Another entity related to fat in the body is your triglyceride level. Your body makes some triglycerides and they also come from the food you eat. Dr Kim says, ideally, it’s best to have a triglyceride/HDL ratio of 2.0 or lower.
Your HDL/total cholesterol ratio should be above 25%. Generally, the higher this ratio, the better. If this ratio is 10-15 percent or lower, there increased risk of heart disease.
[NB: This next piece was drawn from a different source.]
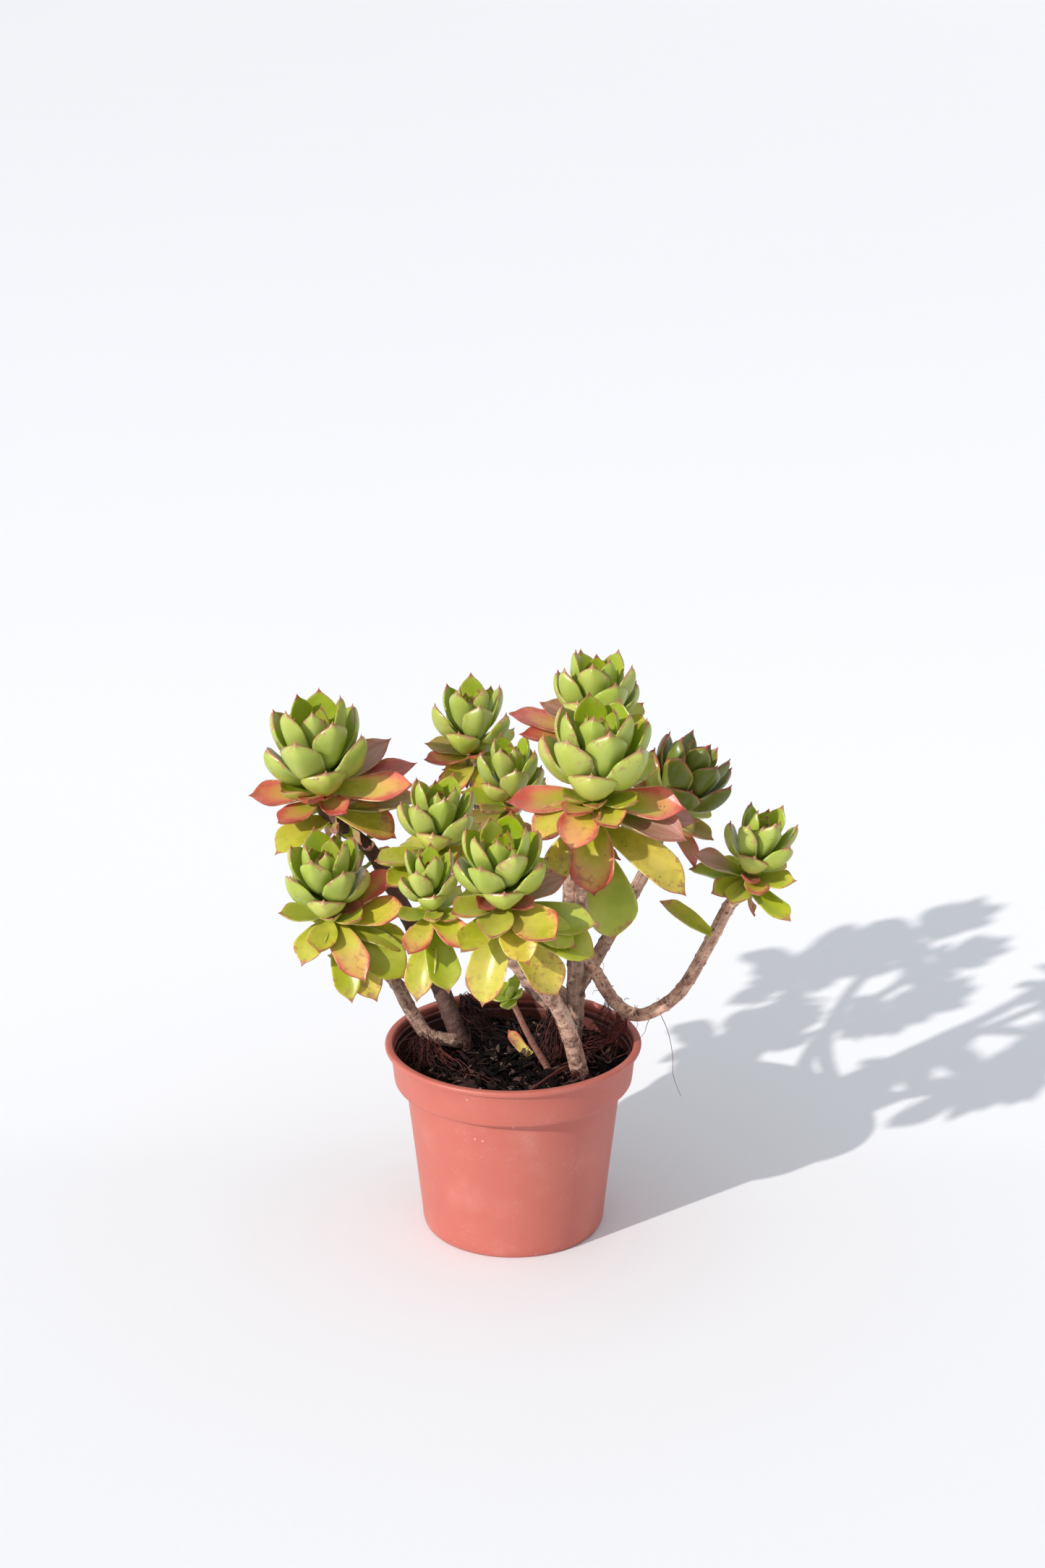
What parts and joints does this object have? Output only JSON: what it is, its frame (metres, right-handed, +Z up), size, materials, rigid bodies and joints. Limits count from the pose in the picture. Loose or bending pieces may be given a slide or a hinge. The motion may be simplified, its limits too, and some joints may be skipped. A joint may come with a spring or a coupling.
{
  "type": "potted sedeveria",
  "caption": "Branching succulent with leafy rosettes on bare woody stems, rooted in bark compost in a small round nursery pot.",
  "frame": {"origin": "middle of the pot's underside, on the surface that the pot stands on", "axes": "+Z up along the pot's axis, -Y the side that the picture shows, +X to the right seen from there"},
  "size_m": [0.221, 0.1863, 0.2393],
  "materials": {
    "pot_plastic": "satin",
    "soil": "matte",
    "bark": "matte",
    "young_leaf": "satin",
    "old_leaf": "satin"
  },
  "bodies": {
    "root": {"pot": "pot_plastic", "soil": "soil", "stem_left": "bark", "stem_front": "bark", "stem_rear": "bark", "offshoot_stem": "bark", "offshoot_leaves": "young_leaf", "lone_leaf": "young_leaf", "shed_leaf": "old_leaf", "head_a": "young_leaf", "head_b": "young_leaf", "head_c": "young_leaf", "head_d": "young_leaf", "head_e": "young_leaf", "head_f": "young_leaf", "head_g": "young_leaf", "head_h": "young_leaf", "head_i": "young_leaf", "head_j": "young_leaf", "head_k": "young_leaf", "skirt_a": "old_leaf", "skirt_b": "old_leaf", "skirt_c": "old_leaf", "skirt_d": "old_leaf", "skirt_e": "old_leaf", "skirt_f": "old_leaf", "skirt_g": "old_leaf", "skirt_h": "old_leaf", "skirt_i": "old_leaf", "skirt_j": "old_leaf", "skirt_k": "old_leaf"}
  },
  "joints": []
}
From what we now know about getting your cholesterol to a level for better health, what should we be doing? Dr Kim says, don’t just focus on your blood test results from your doctor but aim for a regular intake of a wide variety of nutrient-dense plant foods (vegetables, legumes, fruits, whole grains, and small amounts of nuts and seeds); regular intake of healthy fats, such as those found in avocados, olives, coconuts, organic eggs, and perhaps some cold water fish on occasion and minimise intake of animal foods that have been highly processed and/or exposed to high cooking temperatures.
And most importantly, food intake alone is not just the answer. You must strive to live a balanced life that includes adequate rest, physical activity, exposure to fresh air and sunlight, meaningful relationships and general well-being.
Heart disease is a health problem amongst ethnic and British Asian communities in the UK and this is mainly due to a rich diet and lack of exercise. Mainly due to intake of wrongly cooked foods and a mindset not geared up to exercise. Therefore, it is important to get a balanced lifestyle with a healthy diet and regular physical activity.